### WRITTEN REQUEST
Go through the entries below and count the lines holding the word "More". Reply with only the number, please.

### RECORDS FOR PROCESSING
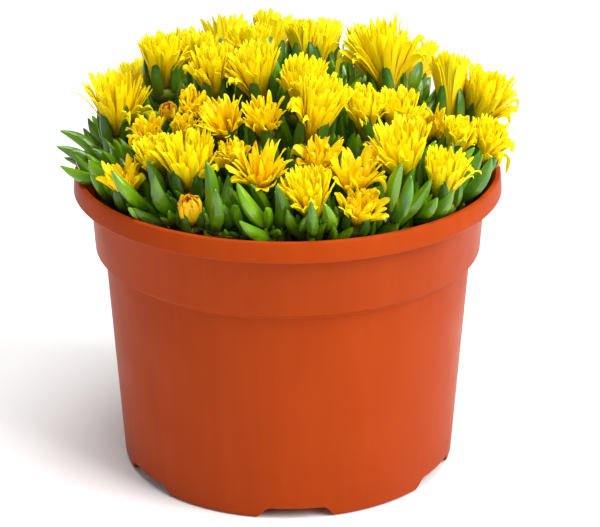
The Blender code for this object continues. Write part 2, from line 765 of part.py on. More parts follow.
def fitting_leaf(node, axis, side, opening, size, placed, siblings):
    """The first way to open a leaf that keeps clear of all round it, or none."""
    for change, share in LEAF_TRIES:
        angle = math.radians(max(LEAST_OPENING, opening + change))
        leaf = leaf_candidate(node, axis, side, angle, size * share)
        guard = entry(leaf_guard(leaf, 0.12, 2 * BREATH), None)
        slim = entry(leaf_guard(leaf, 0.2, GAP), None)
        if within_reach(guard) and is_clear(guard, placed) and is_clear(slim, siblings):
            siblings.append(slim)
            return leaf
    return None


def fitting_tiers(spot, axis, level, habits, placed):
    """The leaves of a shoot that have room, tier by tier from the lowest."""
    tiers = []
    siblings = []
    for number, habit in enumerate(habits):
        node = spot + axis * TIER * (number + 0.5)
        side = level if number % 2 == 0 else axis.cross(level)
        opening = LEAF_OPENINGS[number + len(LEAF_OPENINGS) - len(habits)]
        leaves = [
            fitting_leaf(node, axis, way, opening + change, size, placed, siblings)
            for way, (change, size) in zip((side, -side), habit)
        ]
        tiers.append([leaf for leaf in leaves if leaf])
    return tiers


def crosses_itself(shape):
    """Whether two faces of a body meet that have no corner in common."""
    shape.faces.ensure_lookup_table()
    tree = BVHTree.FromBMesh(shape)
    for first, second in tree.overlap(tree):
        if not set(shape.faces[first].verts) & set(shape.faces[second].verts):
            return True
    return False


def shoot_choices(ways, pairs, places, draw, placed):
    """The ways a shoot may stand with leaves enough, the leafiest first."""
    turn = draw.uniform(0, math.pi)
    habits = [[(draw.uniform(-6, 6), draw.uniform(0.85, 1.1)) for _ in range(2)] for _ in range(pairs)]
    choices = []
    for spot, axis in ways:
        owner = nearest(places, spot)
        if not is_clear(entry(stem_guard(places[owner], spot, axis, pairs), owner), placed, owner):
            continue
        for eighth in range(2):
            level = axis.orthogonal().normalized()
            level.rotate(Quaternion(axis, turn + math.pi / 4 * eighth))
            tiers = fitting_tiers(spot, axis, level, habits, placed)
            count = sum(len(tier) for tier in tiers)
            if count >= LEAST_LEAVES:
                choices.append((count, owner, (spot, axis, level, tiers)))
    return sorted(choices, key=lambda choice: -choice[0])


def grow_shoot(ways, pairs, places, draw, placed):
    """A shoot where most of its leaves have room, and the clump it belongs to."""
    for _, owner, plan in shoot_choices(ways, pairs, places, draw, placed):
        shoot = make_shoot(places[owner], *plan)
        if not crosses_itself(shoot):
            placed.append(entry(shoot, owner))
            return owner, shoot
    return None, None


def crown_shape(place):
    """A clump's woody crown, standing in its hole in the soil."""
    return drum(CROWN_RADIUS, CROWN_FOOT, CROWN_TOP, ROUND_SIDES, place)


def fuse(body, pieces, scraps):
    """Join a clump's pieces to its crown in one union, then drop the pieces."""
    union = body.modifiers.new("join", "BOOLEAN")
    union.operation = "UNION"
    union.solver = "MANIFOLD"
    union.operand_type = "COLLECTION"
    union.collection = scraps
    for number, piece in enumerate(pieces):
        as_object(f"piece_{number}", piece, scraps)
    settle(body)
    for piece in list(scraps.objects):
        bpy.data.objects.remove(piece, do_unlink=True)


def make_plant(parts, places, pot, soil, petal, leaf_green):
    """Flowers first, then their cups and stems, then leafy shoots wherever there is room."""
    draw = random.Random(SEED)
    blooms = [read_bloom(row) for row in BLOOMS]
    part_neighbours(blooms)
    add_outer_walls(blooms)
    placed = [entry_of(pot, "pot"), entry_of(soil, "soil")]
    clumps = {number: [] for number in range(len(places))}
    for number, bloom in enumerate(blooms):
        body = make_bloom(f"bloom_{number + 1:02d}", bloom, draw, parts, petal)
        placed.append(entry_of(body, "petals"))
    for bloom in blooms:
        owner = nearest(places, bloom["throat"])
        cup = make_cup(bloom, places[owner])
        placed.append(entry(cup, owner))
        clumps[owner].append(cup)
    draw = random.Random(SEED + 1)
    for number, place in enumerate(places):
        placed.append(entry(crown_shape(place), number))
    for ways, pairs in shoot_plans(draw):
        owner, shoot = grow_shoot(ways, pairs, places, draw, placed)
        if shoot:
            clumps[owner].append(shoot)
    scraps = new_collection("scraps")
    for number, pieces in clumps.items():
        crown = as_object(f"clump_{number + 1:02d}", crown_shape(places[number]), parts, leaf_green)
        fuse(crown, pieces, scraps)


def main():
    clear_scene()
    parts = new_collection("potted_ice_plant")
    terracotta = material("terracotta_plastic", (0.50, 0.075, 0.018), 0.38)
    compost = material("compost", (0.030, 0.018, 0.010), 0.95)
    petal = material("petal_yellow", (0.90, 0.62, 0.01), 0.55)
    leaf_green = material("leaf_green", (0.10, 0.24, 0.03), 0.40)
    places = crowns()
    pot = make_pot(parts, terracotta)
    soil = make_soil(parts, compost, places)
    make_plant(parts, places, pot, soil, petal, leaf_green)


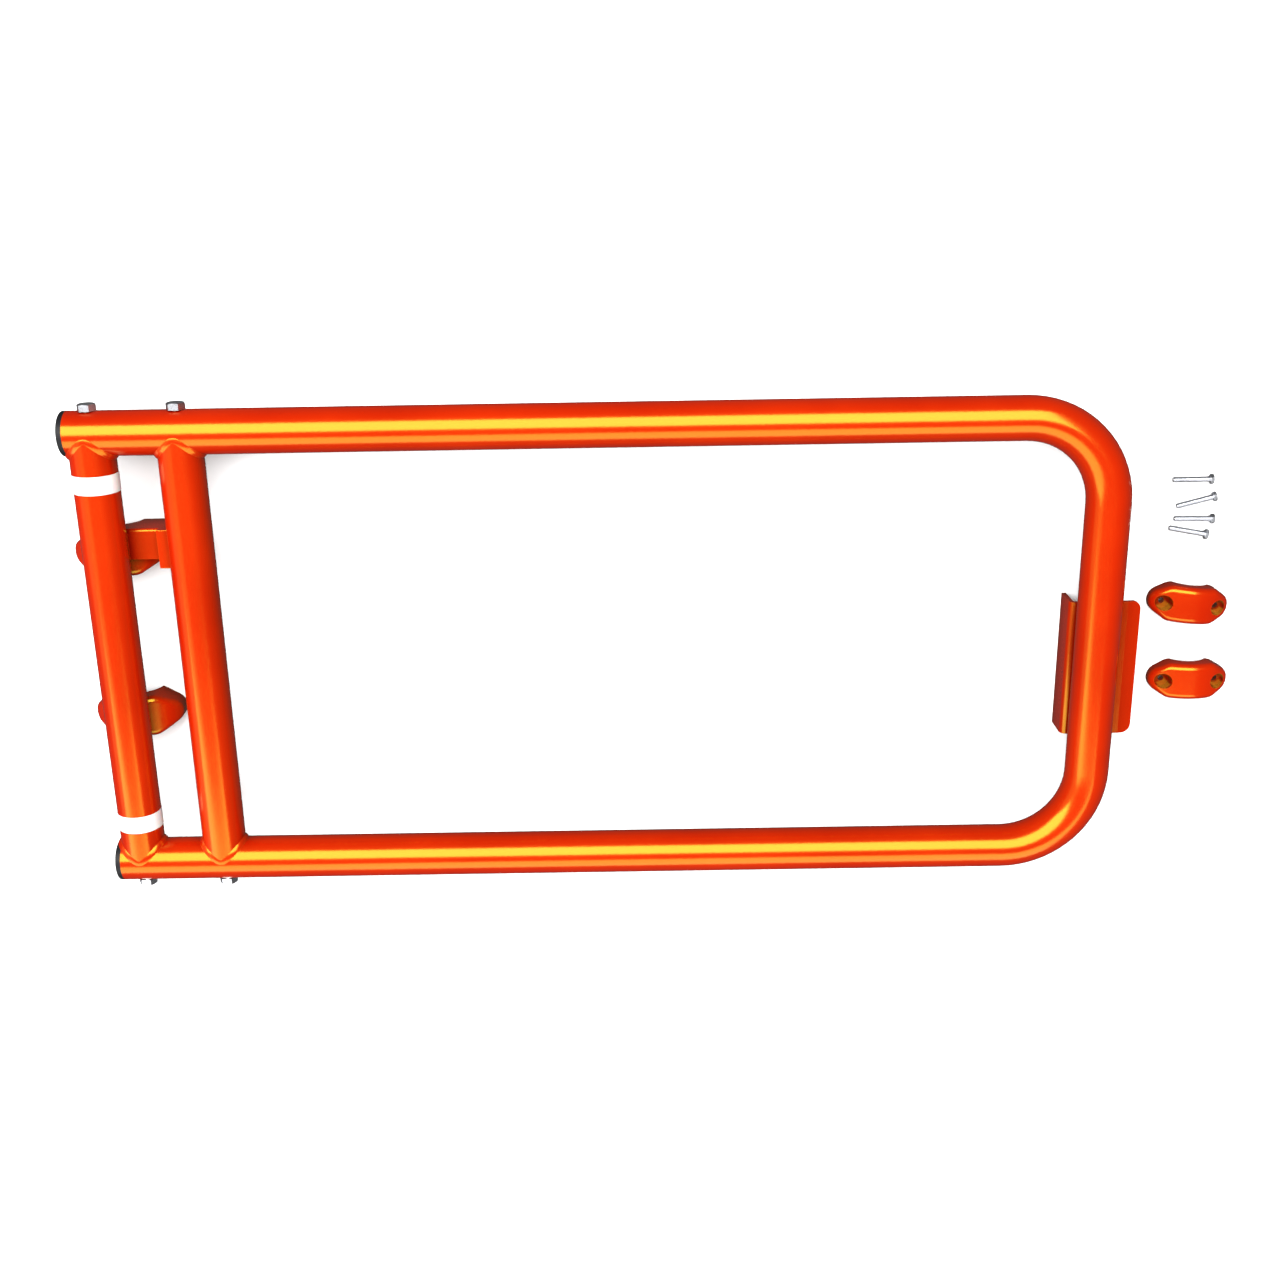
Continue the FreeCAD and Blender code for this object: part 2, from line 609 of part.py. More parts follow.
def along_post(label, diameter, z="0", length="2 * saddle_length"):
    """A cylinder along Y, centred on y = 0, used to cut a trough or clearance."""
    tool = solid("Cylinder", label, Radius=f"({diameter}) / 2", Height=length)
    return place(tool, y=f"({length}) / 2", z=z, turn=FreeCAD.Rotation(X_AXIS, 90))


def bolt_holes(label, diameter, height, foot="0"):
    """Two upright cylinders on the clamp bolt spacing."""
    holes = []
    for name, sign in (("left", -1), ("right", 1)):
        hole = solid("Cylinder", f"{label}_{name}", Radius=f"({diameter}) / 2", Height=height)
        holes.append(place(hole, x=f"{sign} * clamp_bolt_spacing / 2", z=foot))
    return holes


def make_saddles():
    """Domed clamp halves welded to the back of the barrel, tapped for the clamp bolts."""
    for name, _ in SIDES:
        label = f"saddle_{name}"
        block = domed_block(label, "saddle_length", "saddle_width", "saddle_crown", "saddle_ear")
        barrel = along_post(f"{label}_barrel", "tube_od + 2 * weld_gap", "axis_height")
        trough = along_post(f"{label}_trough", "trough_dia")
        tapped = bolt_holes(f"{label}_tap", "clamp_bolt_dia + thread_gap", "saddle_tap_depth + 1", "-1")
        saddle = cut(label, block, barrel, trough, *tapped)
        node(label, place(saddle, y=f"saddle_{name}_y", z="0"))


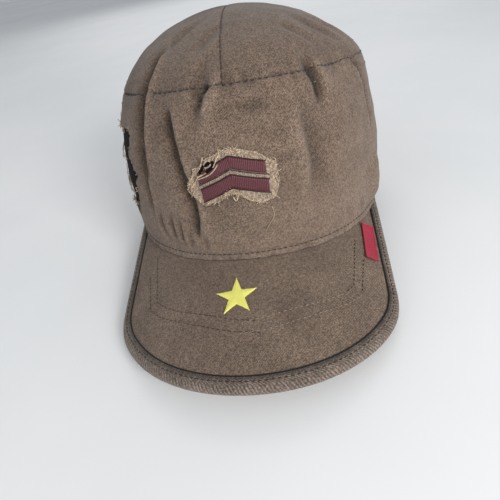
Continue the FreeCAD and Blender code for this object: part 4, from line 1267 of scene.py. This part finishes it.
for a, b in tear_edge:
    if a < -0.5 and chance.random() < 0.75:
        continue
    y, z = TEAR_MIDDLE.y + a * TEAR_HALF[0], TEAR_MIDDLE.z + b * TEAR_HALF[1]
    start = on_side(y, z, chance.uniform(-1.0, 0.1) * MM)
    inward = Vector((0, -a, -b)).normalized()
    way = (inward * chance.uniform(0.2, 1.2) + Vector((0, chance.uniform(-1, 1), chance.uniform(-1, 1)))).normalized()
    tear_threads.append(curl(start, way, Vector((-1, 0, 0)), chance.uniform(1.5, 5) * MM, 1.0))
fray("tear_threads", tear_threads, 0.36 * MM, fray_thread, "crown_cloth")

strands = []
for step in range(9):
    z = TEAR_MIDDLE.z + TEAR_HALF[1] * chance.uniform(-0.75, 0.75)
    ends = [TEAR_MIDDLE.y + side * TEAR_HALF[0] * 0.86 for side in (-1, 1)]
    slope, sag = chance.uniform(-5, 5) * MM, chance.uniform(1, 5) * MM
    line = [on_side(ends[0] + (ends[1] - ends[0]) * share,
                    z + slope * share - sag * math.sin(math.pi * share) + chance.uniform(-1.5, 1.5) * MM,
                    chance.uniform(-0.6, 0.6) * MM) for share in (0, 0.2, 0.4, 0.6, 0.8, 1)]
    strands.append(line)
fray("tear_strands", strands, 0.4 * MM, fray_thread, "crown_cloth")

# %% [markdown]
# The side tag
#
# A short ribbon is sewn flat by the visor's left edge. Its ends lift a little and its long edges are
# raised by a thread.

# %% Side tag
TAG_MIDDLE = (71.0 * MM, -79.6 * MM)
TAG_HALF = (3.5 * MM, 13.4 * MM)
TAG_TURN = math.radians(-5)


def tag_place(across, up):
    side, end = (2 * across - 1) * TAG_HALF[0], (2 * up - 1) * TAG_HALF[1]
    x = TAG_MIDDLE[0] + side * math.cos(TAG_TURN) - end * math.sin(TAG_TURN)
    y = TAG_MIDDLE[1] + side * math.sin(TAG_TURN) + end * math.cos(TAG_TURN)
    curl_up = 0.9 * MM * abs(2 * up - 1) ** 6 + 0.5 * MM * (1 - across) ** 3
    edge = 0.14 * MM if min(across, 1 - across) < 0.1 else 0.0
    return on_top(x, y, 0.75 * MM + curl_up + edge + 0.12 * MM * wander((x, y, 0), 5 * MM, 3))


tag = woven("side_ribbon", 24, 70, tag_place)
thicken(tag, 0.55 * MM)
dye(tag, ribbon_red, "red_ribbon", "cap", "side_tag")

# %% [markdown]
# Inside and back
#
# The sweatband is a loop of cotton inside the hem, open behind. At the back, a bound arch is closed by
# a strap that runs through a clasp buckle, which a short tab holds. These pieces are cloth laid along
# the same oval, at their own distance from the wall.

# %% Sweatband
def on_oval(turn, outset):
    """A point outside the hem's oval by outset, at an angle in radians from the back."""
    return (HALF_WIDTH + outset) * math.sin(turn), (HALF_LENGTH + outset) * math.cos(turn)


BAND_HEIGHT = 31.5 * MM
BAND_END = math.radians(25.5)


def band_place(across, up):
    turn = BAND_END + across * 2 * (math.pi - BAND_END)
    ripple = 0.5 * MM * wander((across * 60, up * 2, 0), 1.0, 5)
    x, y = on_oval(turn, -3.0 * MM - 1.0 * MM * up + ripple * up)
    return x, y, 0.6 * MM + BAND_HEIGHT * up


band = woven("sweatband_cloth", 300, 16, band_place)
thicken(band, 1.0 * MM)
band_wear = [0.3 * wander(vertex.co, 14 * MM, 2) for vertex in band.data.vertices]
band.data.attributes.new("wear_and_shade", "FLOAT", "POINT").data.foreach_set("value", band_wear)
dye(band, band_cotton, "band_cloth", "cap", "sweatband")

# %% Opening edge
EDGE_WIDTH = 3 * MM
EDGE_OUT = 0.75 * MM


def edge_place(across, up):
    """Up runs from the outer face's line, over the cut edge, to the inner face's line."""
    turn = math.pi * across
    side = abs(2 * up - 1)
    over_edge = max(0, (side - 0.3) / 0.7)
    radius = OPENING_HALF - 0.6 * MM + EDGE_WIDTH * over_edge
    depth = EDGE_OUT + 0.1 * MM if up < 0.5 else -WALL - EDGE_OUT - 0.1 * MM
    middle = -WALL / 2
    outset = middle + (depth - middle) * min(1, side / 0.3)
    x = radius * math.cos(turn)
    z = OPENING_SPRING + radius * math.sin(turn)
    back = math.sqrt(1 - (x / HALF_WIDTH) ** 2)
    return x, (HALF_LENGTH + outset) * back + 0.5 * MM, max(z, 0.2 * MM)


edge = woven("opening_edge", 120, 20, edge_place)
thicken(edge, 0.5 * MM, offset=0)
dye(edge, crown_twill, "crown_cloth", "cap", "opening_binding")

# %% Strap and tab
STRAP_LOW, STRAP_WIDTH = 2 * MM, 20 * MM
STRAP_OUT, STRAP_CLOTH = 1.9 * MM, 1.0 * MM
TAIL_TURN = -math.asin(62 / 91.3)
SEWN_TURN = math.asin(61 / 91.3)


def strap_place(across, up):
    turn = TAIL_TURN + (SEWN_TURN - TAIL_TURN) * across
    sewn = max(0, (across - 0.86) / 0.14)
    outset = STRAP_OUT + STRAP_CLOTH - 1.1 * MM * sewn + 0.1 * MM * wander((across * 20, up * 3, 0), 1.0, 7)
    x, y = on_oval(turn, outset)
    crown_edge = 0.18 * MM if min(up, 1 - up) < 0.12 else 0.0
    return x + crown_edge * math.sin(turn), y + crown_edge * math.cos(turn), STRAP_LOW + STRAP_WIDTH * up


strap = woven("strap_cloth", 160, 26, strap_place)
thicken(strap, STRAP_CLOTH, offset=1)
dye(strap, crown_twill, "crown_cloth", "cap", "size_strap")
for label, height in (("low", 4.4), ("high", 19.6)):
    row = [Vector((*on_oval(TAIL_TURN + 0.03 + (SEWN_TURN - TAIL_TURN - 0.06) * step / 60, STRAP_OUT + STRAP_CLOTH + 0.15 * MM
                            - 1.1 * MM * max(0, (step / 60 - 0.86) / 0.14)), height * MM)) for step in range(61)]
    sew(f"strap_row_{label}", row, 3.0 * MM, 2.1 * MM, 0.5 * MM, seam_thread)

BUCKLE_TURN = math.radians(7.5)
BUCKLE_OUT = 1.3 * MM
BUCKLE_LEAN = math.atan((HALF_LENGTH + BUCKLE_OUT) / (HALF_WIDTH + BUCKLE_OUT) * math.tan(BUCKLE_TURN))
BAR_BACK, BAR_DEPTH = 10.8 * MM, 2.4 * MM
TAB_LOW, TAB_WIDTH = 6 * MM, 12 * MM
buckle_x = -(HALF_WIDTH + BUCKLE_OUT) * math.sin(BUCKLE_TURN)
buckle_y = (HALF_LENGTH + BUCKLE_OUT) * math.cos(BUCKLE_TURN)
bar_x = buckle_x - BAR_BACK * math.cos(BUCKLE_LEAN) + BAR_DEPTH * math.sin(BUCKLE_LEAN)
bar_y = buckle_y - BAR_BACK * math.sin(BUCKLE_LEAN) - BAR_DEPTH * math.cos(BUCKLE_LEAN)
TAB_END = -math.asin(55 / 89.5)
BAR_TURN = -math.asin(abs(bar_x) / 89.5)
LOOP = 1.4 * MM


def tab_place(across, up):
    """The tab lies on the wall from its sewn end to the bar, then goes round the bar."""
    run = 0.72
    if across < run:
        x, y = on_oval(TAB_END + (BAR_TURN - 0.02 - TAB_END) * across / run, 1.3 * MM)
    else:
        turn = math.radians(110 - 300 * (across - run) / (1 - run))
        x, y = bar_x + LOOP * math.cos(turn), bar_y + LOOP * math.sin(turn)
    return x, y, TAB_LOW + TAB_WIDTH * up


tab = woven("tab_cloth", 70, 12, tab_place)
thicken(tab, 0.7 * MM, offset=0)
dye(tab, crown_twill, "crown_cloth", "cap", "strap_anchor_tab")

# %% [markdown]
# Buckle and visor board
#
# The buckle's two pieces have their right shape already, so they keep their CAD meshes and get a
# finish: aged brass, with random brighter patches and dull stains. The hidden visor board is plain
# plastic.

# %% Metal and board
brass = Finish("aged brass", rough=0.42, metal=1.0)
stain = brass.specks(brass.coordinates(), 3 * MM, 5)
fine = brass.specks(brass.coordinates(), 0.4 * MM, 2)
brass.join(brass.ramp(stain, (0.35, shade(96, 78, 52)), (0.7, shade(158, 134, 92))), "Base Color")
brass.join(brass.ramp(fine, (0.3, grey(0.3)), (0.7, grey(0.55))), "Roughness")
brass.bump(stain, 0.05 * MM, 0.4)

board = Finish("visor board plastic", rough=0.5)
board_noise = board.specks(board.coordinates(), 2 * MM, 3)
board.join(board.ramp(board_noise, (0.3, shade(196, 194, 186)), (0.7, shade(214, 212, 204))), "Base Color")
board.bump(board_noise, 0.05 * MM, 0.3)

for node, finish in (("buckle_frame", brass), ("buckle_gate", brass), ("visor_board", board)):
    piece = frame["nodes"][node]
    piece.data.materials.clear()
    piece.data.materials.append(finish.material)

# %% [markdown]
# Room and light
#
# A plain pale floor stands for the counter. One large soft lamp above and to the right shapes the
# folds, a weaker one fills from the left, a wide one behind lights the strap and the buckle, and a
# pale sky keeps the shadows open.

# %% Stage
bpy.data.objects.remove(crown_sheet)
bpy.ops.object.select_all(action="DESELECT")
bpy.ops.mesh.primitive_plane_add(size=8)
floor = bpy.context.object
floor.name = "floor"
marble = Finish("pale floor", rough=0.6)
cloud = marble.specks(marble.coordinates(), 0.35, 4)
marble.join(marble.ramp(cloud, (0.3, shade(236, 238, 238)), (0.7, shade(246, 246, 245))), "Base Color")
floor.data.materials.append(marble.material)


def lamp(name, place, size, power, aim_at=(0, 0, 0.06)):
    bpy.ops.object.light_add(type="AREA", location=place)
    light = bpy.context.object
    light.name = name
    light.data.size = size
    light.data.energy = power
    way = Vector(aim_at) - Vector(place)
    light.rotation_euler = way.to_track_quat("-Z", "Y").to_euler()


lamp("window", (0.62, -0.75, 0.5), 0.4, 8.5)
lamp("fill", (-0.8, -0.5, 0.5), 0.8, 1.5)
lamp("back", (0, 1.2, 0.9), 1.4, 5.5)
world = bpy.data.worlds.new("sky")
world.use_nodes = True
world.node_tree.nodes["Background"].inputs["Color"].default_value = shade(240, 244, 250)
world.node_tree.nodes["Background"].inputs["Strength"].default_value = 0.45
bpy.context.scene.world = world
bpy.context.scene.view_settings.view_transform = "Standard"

### SOLUTION TO THE PROBLEM
2